El día después de ganar, Cristina Kirchner va a ver todo con los ojos descansando sobre lo blando de lo conocido. Descansando sobre lo blando de lo conocido es una línea al final de Don Segundo Sombra, cuando el boyero vuelve al pueblo con la velocidad de un caballo cansado.

Cristina va a estar linda. No va a tener un rictus reptiliano de venganza. Las cosas se van a acomodar solitas mientras toma el primer desayuno en la cama. En otro lado, un barrabrava con la camiseta del Flu se va a tomar la primera raya del día con la felicidad de que se acabó la angustia de vivir excitado y con miedo al desempleo al mismo tiempo.

Cristina debe tener un cuarto lindo donde se siente cómoda, no debe haber cosas de oro ni nada de lo que piensan las señoras malas que aman a los Estados Unidos. Desde el desorden tibio y cotidiano de la zapie, Cristina se va a levantar como en Tai Chi, va a mirar los diarios y los canales, se va a ocupar de no emitir palabra hasta vestirse después de la ducha.

Todavía van a estar dormidos, con el sueño pesado que te da haber terminado el tour con un par de champañas, tres empresarios nacionales a los que les fue bien en la primera etapa con un plan de negocios muy competitivo, consistente en asustarse en las patas con Moreno una vez y a partir de ahí pautar la rentabilidad todos los meses.

Cristina se va a vestir espléndida con cachos del mundo, va a salir en auto y va a ver flashes todo a lo largo de Libertador hasta el centro, va a sentir las luces explotando de nuevo con cara de everyday business.

Mientras, le va a doler proféticamente el culo a cada santo en el mundo que le prestó plata a la Argentina. Vamos a exportar plan Bonex y, a cambio, el mundo nos va a cortar el Discado Directo Internacional, salvo para lo que es soja y trigo.

Somos soja y trigo, querido, me dice Cristina en la mente ahora y el querido suena acolchonado, como la voz de una madre dura pero buena que no le dice boludo al hijo. En el plano personal la quiero a Cristina. Es insoportable la fiebre que te da el cambio de los estados de ánimo.

El día después de que gane Cristina los sindicalistas se hacen concha en Piegari en el almuerzo como nunca antes, hasta las 19 horas. En cambio Cristina va a almorzar 350 gramos de algo saludable y de dos colores mientras le orbitan alrededor asistentes nuevos, amanuenses, diría Gonzalo Peltzer, que hacen todo rápido con el ánimo despierto de estar atentos a no cagarla.

Cristina va a dar indicaciones como la capataz de su propia estancia. Va a empezar a mover al ejército de umpalumpas preparados verticalmente para cumplir.
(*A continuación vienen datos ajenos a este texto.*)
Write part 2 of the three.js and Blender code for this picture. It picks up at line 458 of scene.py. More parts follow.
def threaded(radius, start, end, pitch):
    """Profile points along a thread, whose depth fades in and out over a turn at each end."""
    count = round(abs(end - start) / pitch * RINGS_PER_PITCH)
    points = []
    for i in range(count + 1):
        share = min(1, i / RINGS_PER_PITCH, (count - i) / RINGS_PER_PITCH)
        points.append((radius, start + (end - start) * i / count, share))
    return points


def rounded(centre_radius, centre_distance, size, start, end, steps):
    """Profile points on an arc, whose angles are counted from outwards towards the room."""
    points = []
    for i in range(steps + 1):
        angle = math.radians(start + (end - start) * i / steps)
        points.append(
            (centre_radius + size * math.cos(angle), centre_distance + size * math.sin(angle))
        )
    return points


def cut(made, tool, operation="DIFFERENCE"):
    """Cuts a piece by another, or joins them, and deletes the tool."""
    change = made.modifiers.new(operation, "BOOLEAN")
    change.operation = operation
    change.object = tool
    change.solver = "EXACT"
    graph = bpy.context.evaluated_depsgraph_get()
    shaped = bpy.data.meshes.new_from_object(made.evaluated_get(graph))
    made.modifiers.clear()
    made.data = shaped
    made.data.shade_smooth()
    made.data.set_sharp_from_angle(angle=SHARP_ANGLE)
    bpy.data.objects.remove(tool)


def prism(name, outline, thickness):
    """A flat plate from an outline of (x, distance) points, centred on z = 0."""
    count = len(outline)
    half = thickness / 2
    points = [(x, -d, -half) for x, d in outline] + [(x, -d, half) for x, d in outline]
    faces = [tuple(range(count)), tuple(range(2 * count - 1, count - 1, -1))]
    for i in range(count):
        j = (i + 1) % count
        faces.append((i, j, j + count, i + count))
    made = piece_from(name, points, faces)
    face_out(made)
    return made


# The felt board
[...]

Tienen la fuerza de haber torcido antes las leyes y los códigos, son resolvedores de la puta cosa, hormigas o soldados que cocinan el bizcochuelo artificial rico en calorías del populismo que te hace teta pero es muy subidor en lo inmediato.

El secreto del populismo es que gasta tranquilo porque sabe que Dios es el prestamista de última instancia. El día después de la ganar, Cristina se acuesta media hora a las tres de la tarde y se duerme sin pensamientos porque los Sith también son Jedis.

Después hace el tour magnánimo de las llamadas oficiales, de los mensajes aseguradores a los atemorizados más relevantes. Todo le pasa con mucho más oxigeno alrededor que el que se respira en el aire llano.

Muy arriba, camina Cristina hasta el sillón perfecto donde se va a sentar para hablarle al pais. “Le hablo a todo el país, a todos los argentinos y argentinas”, escucho su voz en mi mente ahora, la voz de Cristina está en mi cabeza cuando escribo comiendo uvas con ruido a bondis y autos de ya ser la mañana, aunque todavía esté oscuro como si fuera la noche.